Curtin Hall, Room 368

This talk investigates the claim that children and adults process speech in the essentially same manner. For example, when the phrase nail~key is said as a compound word, do listeners respond as if they heard a new compound (nailkey) or as if they heard two familiar words (nail and key) said in a odd manner? The results show that adults and children respond differently to this questions, but that their answers are related in intriguing ways.

Fall 2008

Friday, November 21, 12:30pm

Elena Mihas, Department of English
Applicative -ako in Kampan (Arawak) languages of Peru
Curtin Hall, Room 368

Prototypical applicatives are derivational processes within the verbal morphology that add a peripheral participant e.g. a semantic recipient, goal, stimulus, location, source, associate to the set of core arguments. One of the most notable features of the typological profile of Kampan (Arawak) languages of Peru is the presence of elaborate applicative systems which include polyfunctional or generalized applicative markers referring to multiple thematic participants. The present study is concerned with the generalized applicative -ako 'with reference to' whose meaning and syntactic status have remained problematic in Kampanist literature. The talk will address the following issues:

  1. What are the functions of ako-applicatives in semantic terms?
  2. What are the effects of the ako-applicative on the argument structure of the applied verbs?
  3. In which contexts are the uses of ako-applicatives non-canonical?

The data for this paper mainly come from the collections of texts and research materials published by SIL linguists.

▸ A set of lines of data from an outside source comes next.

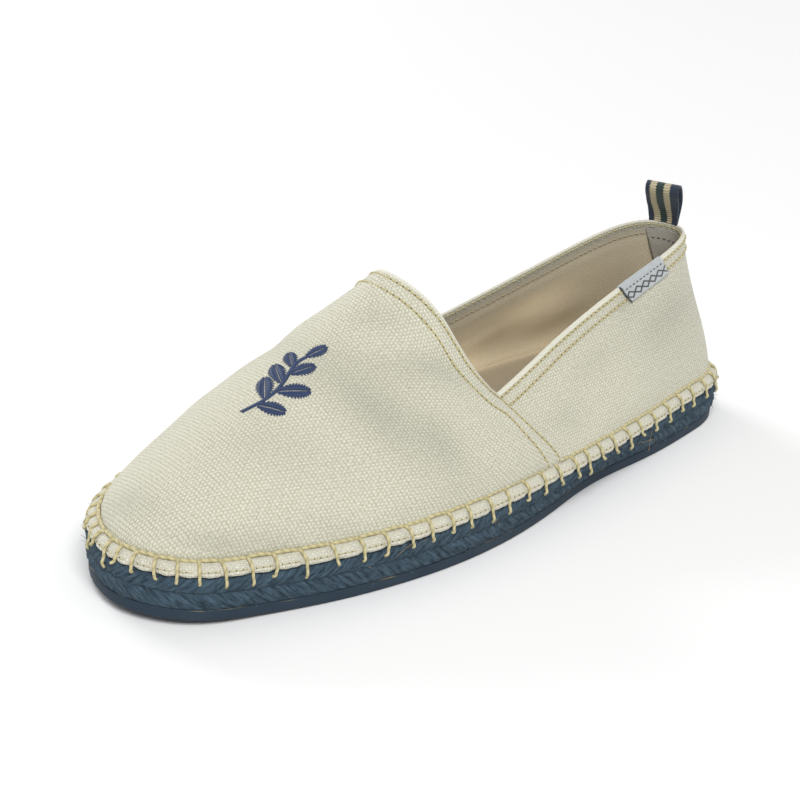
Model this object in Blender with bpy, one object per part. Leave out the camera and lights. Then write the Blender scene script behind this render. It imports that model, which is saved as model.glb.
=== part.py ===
"""Canvas espadrille on a rope sole: one right shoe, empty and unbent.

X runs across the shoe towards the inner side of the foot, Y towards the heel and Z up.
The origin lies on the floor under the middle of the sole.
Named sizes and tables are in millimetres, and mesh points are stored in metres.
"""

import bmesh
import bpy
import numpy as np

MM = 0.001
UP = np.array([0.0, 0.0, 1.0])
INNER, OUTER = 1, -1


def columns(names, rows):
    """A table as one array for each named column."""
    return {name: np.array(values) for name, values in zip(names.split(), zip(*rows))}


# Sole outline: half widths on each side of the long axis, by share of the length from the heel.
LENGTH = 285.0
TOE_TIP_X = 9.5
HEEL_BACK_X = 1.0
OUTLINE = columns("from_heel inner outer", (
    (0.03, 20.0, 17.0),
    (0.10, 27.5, 30.0),
    (0.22, 35.0, 35.0),
    (0.36, 42.5, 35.0),
    (0.48, 47.0, 38.5),
    (0.60, 50.0, 46.0),
    (0.70, 49.0, 50.0),
    (0.80, 44.5, 44.0),
    (0.89, 38.0, 32.0),
    (0.96, 30.0, 17.5),
))
TOE_SPRING = 2.8
SPRING_START_Y = -71.0
ARCH_INSET = 5.5
ARCH_Y = 48.0
ARCH_REACH = 35.0

# Sole layers: height above the floor, offset outwards from the outline, and how much of the arch is cut in.
OUTSOLE = columns("height offset arch", (
    (0.0, 0.5, 1.0),
    (0.8, 1.2, 1.0),
    (3.3, 1.2, 1.0),
    (4.0, 0.8, 1.0),
))
ROPE = columns("height offset arch strand", (
    (4.3, 0.9, 1.0, 0.0),
    (5.4, 1.6, 0.9, 0.3),
    (7.6, 2.1, 0.65, 0.6),
    (9.9, 1.6, 0.4, 0.0),
    (12.3, 2.5, 0.15, -0.6),
    (14.2, 1.9, 0.0, -0.3),
    (15.5, -0.4, 0.0, 0.0),
    (17.0, -2.4, 0.0, 0.0),
))
INSOLE = columns("height offset arch", (
    (17.3, -4.7, 0.0),
    (19.4, -4.7, 0.0),
    (19.8, -5.3, 0.0),
))
HEM_BAND = columns("height offset arch", (
    (19.1, -1.7, 0.0),
    (18.1, 0.0, 0.0),
    (16.6, 1.2, 0.0),
    (15.8, 1.4, 0.0),
    (15.3, 0.8, 0.0),
    (17.1, -1.7, 0.0),
))
ROPE_POINTS_A_SIDE = 88
LAYER_POINTS_A_SIDE = 50

# Collar: throat from its centre to the corner at the side, then topline to the back of the heel.
COLLAR_SHIFT_X = -1.5
THROAT = columns("x y z", (
    (0.0, -25.5, 83.5),
    (12.0, -18.5, 77.0),
    (22.0, -8.5, 60.0),
    (26.5, 4.5, 42.5),
))
TOPLINE = columns("x y z", (
    (26.5, 4.5, 42.5),
    (17.5, 75.0, 62.5),
    (9.5, 120.5, 72.2),
    (0.0, 127.0, 72.2),
))

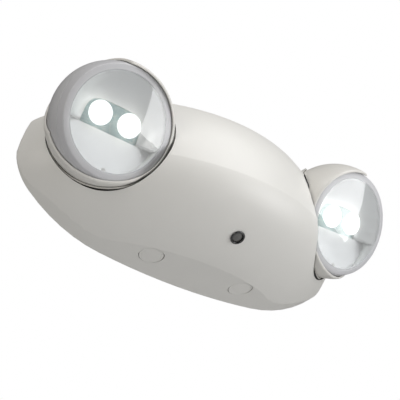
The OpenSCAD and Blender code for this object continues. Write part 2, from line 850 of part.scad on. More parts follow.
// Lamp shell: the ball's back with a bulkhead and a pad for the light board
module lamp_shell(side) {
    pad_top = led_face_h - led_board_t - face_gap;
    color("dimgray") difference() {
        intersection() {
            lamp_frame(side) union() {
                intersection() {
                    difference() {
                        sphere(r = lamp_r);
                        sphere(r = shell_in);
                    }
                    translate([0, 0, -lamp_r - over])
                        cylinder(h = lamp_r + over + skirt_h - face_gap, r = lamp_r + over);
                }
                intersection() {
                    sphere(r = lamp_r - shell_wall / 2);
                    translate([0, 0, -bulkhead_h - bulkhead_t]) cylinder(h = bulkhead_t, r = lamp_r);
                }
                translate([0, 0, -bulkhead_h - bulkhead_t / 2])
                    cylinder(h = bulkhead_h + bulkhead_t / 2 + pad_top, r = pad_r);
            }
            for_tilt(side, tilt_out) translate([0, 0, -lamp_trim]) cylinder(h = 2 * lamp_r, r = 2 * lamp_r);
            for_tilt(side, -tilt_in) translate([0, 0, -lamp_trim]) cylinder(h = 2 * lamp_r, r = 2 * lamp_r);
        }
        for (s = [-1, 1]) pin_place(side, s) cylinder(h = hood_r, r = pin_r + run_gap, $fn = 48);
        lamp_frame(side) sink_places() translate([0, 0, -bulkhead_h - bulkhead_t - over])
            cylinder(h = bulkhead_t + bulkhead_h + over, r = screw_r + thin_gap);
    }
}

// The swivel frame as the lamp sees it once it has tilted about its pins by an angle
module for_tilt(side, angle) {
    on_side(side) translate([ball_x, -ball_y, ball_z]) rotate(a = -angle, v = pin_axis)
        aim(seat_out, 0) children();
}

module sink_places() {
    for (sx = [-1, 1], sy = [-1, 1]) translate([sx * sink_screw_x, sy * 1.5 * fin_pitch, 0]) children();
}

module heat_sink(side) {
    color("silver") lamp_frame(side) difference() {
        union() {
            translate([0, 0, -sink_top - sink_base_t]) cylinder(h = sink_base_t, r = sink_r);
            intersection() {
                translate([0, 0, -sink_top - sink_h]) cylinder(h = sink_h, r = sink_r);
                for (i = [0 : fin_count - 1])
                    translate([0, (i - (fin_count - 1) / 2) * fin_pitch, -sink_top - sink_h])
                        block([2 * sink_r, fin_t, sink_h]);
            }
        }
        sink_places() translate([0, 0, -sink_top - sink_h])
            cylinder(h = sink_h + over, r = screw_r + thin_gap);
    }
}

module sink_screws(side) {
    color("silver") lamp_frame(side) sink_places()
        translate([0, 0, -sink_top - sink_base_t - face_gap]) rotate([180, 0, 0])
            screw(sink_base_t + bulkhead_t + bulkhead_h / 2);
}

// The light board's own frame: raised and turned a little in the lamp
module led_frame(side) {
    lamp_frame(side) translate([0, board_up, 0]) rotate([0, 0, board_turn]) children();
}

module led_board(side) {
    color("darkseagreen") led_frame(side) translate([0, 0, led_face_h - led_board_t])
        block([led_board_l, led_board_w, led_board_t]);
}

module led_optics(side) {
    optic_side = optic_h * optic_rim_share;
    color("lightyellow") led_frame(side) for (s = [-1, 1])
        translate([s * optic_pitch / 2, 0, led_face_h + face_gap]) {
            cylinder(h = optic_h - optic_side, r1 = optic_r * optic_foot_share, r2 = optic_r, $fn = 48);
            translate([0, 0, optic_h - optic_side]) cylinder(h = optic_side, r = optic_r, $fn = 48);
        }
}

// Side of the reflector bowl; a thickness of zero gives its hollow
module reflector_side(t, low, top) {
    mid = reflector_h + (aperture_h - reflector_h) * bowl_mid_share;
    rotate_extrude() polygon([[0, low], [bowl_floor_r + t / 2, low], [bowl_mid_r + t, mid],
        [aperture_r + t, aperture_h], [aperture_r + t, top], [0, top]]);
}

// Reflector: a bowl with a flange under the lens and a flat facet below the light board
module reflector(side) {
    color("silver") lamp_frame(side) difference() {
        union() {
            difference() {
                union() {
                    reflector_side(reflector_t, reflector_h, aperture_h);
                    translate([0, 0, aperture_h - reflector_t])
                        cylinder(h = reflector_t, r = aperture_r + flange_w);
                }
                reflector_side(0, reflector_h + reflector_t, aperture_h + over);
            }
            intersection() {
                reflector_side(reflector_t / 2, reflector_h, aperture_h);
                facet_wedge();
            }
        }
        translate([0, board_up, reflector_h - over]) rotate([0, 0, board_turn])
            block([led_board_l - 2 * board_lip, led_board_w - 2 * board_lip, aperture_h]);
    }
}

// The flat facet climbs from the board's lower edge to the lower side of the opening
module facet_wedge() {
    start = board_up - led_board_w / 2 + board_lip;
    end = -aperture_r * facet_run_share;
    floor_h = reflector_h + reflector_t;
    end_h = reflector_h + (aperture_h - reflector_h) * facet_rise_share;
    rotate([0, 0, board_turn]) translate([-aperture_r, 0, 0]) rotate([90, 0, 90])
        linear_extrude(2 * aperture_r) polygon([[start, reflector_h], [start, floor_h],
            [end, end_h], [end - 2 * flange_w, end_h], [end - 2 * flange_w, reflector_h]]);
}

back_plate();
front_cover();
seat_ring(1);  // seat_ring_right
seat_ring(-1);  // seat_ring_left
conduit_plug(1);  // conduit_plug_right
conduit_plug(-1);  // conduit_plug_left
wire_bushing();
button_bezel();
test_button();
switch_board();
test_switch();
switch_screws();
battery_cells();
battery_wrap();
battery_straps();
strap_screws();
charger_board();
board_screws();
transformer_core();
transformer_coil();
relay();
capacitors();
terminal_block();
lamp_connectors();
hood(1);  // hood_right
swivel_nut(1);  // swivel_nut_right
friction_washer(1);  // friction_washer_right
pivot_pins(1);  // pivot_pins_right
lens(1);  // lens_right
lamp_shell(1);  // lamp_shell_right
reflector(1);  // reflector_right
led_board(1);  // led_board_right
led_optics(1);  // led_optics_right
heat_sink(1);  // heat_sink_right
sink_screws(1);  // sink_screws_right
hood(-1);  // hood_left
swivel_nut(-1);  // swivel_nut_left
friction_washer(-1);  // friction_washer_left
pivot_pins(-1);  // pivot_pins_left
lens(-1);  // lens_left
lamp_shell(-1);  // lamp_shell_left
reflector(-1);  // reflector_left
led_board(-1);  // led_board_left
led_optics(-1);  // led_optics_left
heat_sink(-1);  // heat_sink_left
sink_screws(-1);  // sink_screws_left
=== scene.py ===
# %% [markdown]
# Twin head emergency light
# -------------------------
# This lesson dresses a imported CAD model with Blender. The CAD model is in metres and already
# stands in its final place, so every new piece is computed where the CAD says it goes.
# Numbers are written in millimetres, as a maker's drawing has them, and become metres at the
# last moment, when a mesh is made.

# %% Load the frame
import bmesh
import bpy
import numpy as np
from math import atan2, cos, pi, radians, sin, sqrt, tan
from mathutils import Matrix


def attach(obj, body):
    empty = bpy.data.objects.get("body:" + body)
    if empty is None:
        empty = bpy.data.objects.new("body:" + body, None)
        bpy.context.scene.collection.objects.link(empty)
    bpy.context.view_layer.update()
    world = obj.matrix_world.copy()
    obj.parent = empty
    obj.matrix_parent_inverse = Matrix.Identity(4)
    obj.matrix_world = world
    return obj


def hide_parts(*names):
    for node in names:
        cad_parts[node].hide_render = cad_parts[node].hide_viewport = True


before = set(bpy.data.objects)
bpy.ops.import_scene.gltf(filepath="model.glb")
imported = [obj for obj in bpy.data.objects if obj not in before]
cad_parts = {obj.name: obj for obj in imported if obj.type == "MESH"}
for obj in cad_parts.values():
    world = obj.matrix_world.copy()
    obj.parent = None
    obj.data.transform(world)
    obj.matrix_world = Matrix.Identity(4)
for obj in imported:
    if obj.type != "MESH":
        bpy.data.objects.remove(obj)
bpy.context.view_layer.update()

MM = 0.001

# %% [markdown]
# The camera
# ----------
# The photograph looks up at the light from the lower left. The camera is given as a place and
# three directions: along the view, to the right and up. Its lens is long, so the perspective
# is gentle. The place and the angles were found from edges that the drawing also has.

# %% Camera
TURN, LIFT, ROLL = radians(37.216), radians(26.541), radians(4.021)
FOCAL_PIXELS, FRAME_PIXELS, SENSOR = 1230.916, 400, 36.0
DISTANCE, SHIFT_RIGHT, SHIFT_UP = 905.4, -12.1, -2.6
AIM_HEIGHT = 8.82
CLIP_NEAR, CLIP_FAR = 0.01, 50  # metres


def camera_axes():
    """Right, up and view directions: a turn about the upright axis, then the lift, then the
    roll about the view."""
    view = np.array([sin(TURN) * cos(LIFT), cos(TURN) * cos(LIFT), sin(LIFT)])
    level = np.array([cos(TURN), -sin(TURN), 0.0])
    above = np.cross(level, view)
    right = cos(ROLL) * level + sin(ROLL) * above
    return right, cos(ROLL) * above - sin(ROLL) * level, view


def add_camera():
    """Camera = aim point - distance x view - the two small shifts of the picture's middle."""
    right, up, view = camera_axes()
    place = -DISTANCE * view - SHIFT_RIGHT * right - SHIFT_UP * up + [0, 0, AIM_HEIGHT]
    data = bpy.data.cameras.new("photo_camera")
    data.sensor_width = SENSOR
    data.lens = FOCAL_PIXELS * SENSOR / FRAME_PIXELS
    data.clip_start, data.clip_end = CLIP_NEAR, CLIP_FAR
    camera = bpy.data.objects.new("photo_camera", data)
    bpy.context.scene.collection.objects.link(camera)
    rows = [[right[i], up[i], -view[i], place[i] * MM] for i in range(3)]
    camera.matrix_world = Matrix(rows + [[0, 0, 0, 1]])
    bpy.context.scene.camera = camera
    return camera


camera = add_camera()
print("camera stands at", [round(v, 3) for v in camera.matrix_world.translation])

# %% [markdown]
# The frames of the two heads
# ---------------------------
# Each head swivels about an axis that leans outward from the wall, and its lamp tilts about
# two pins in the hood. A local frame is an origin and three directions. The left head is the
# mirror image of the right one, so its points only change the sign of X.

# %% Local frames
BALL = np.array([103.5, -51.4, 13.5])
SEAT_OUT, RIM_OUT, RIM_DOWN, LAMP_YAW = 38.0, 13.4, 23.6, 5.4
SIDES = {"right": 1, "left": -1}


def aim(out, down):
    """Columns x, y, z of a frame whose z looks out to the side and down by two angles."""
    o, d = radians(out), radians(down)
    return np.array([[cos(o), sin(d) * sin(o), sin(o) * cos(d)],
                     [sin(o), -sin(d) * cos(o), -cos(o) * cos(d)],
                     [0, cos(d), -sin(d)]])


def yawed(axes, angle):
    """The same frame turned about its own y by an angle."""
    a = radians(angle)
    return axes @ np.array([[cos(a), 0, sin(a)], [0, 1, 0], [-sin(a), 0, cos(a)]])


SWIVEL, RIM = aim(SEAT_OUT, 0), aim(RIM_OUT, RIM_DOWN)
LAMP = yawed(RIM, -LAMP_YAW)


def put(points, axes, side, origin=BALL):
    """World point = origin + axes x local point, with X mirrored on the left."""
    world = points @ axes.T + origin
    return world * [side, 1, 1]


print("lamp looks along", LAMP[:, 2].round(3))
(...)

Wednesday, November 19, 1:30pm

César Ferreira, Department of Spanish and Portuguese
Author and Self in Mario Vargas Llosa and Gabriel García Márquez
Curtin Hall, Room 839

This talk will examine the private and public figure of two canonical contemporary Latin American writers through their autobiographical writings.

Friday, October 17, 12:30pm

Hyowon Song, Department of Languages, Linguistics, and Translation
Korean speech patterns in the U.S.
Curtin Hall, Room 368

Do you know how many languages are spoken in the USA? More than 230! Korean is one of them. In this paper I will discuss speech patterns of Korean speakers living in the U.S. We will see that U.S.-Korean exhibits code-switching; i.e., the alternating use of two or more languages in the same conversation. I will further show that the amount of code-switching differs between the generations of speakers and even within single generations depending on social and other environmental conditions.

Wednesday, October 15, 1:30pm

Yanmei Jiang, Department of English
Anger, Teaching, amd Learning: Reflections on the possibility of using anger as a pedagody of discomfort in the classroom
Curtin Hall, Room 839

Black Feminist writer Audre Lorde writes: "When there is no connection at all between people, then anger is a way of bringing them closer together, of making contact." In this presentation, I will discuss the possibility of creating a multi-perspective classroom through the use of anger as a pedagogical tool. I will first examine my experience of growing up as a teenager in China when I had to work through my anger caused by the discrepancy between the inculcation of the official doctrines and an increasing awareness of alternative perspectives. Then I will examine an emotionally charged scene in a freshman composition class at UWM and analyze the different expressions of anger in the classroom. Finally, I will discuss what I could have done to unite the class through the transformative power of anger, rather than turning it into a divisive force that hinders learning and understanding.